Secured future - our graduates learn the skills necessary to succeedSeven skills students need for their future

Author: Pat Baier, Director

The purpose of school throughout the ages has always served the needs of society and must still continue to do so. It is imperative that schools today meet the needs of our rapidly changing global society. In 14 century Europe, only about 5% of the population went to school. They were mainly boys who attended monastic school to learn to read and write in preparation for religious training. Boys from wealthy families often attended grammar school to learn Latin grammar, logic and rhetoric, so that they had the tools to perpetuate the ruling classes.

Mass public education grew during the industrial revolution when skilled workers were needed. However, a broad humanistic education was still considered necessary for those who would become leaders and thinkers.

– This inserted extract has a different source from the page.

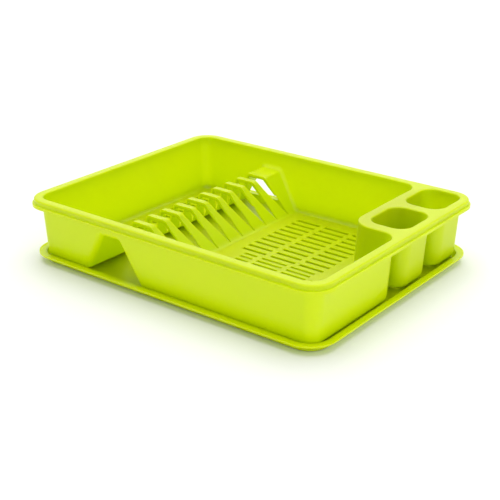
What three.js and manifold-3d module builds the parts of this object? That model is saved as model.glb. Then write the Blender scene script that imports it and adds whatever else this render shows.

Our current globalized society needs young people who have a broad understanding of global historical concepts, of science, mathematics, geography. They need to be exposed to the arts and literature. They should learn a second or third language. They do not need to be experts in any of these areas while still at school. We certainly shouldn’t be placing an emphasis on learning facts that will soon be forgotten, but rather on connecting these subject areas to further a general understanding of how the physical and social world works.

Students today must also learn skills which will enable them to contribute meaningfully in a global knowledge economy. The Centre for Global Education lists seven skills students need for their future. They are:


  • Critical thinking and problem-solving.
  • Collaboration across networks and leading by influence.
  • Agility and adaptability.
  • Initiative and entrepreneurialism.
  • Effective oral and written communication.
  • Accessing and analyzing information.
  • Curiosity and imagination.

Some of these are skills difficult to grade or assess in the traditional way, but schools have a duty to ensure that students are enabled to develop them.

Equally, it is vitally important to view school in our global world as a place for young people to learn empathy, to consciously celebrate diversity, to understand the meaning of dignity, to develop a moral compass, and to use their voice to stand up for what they believe is right.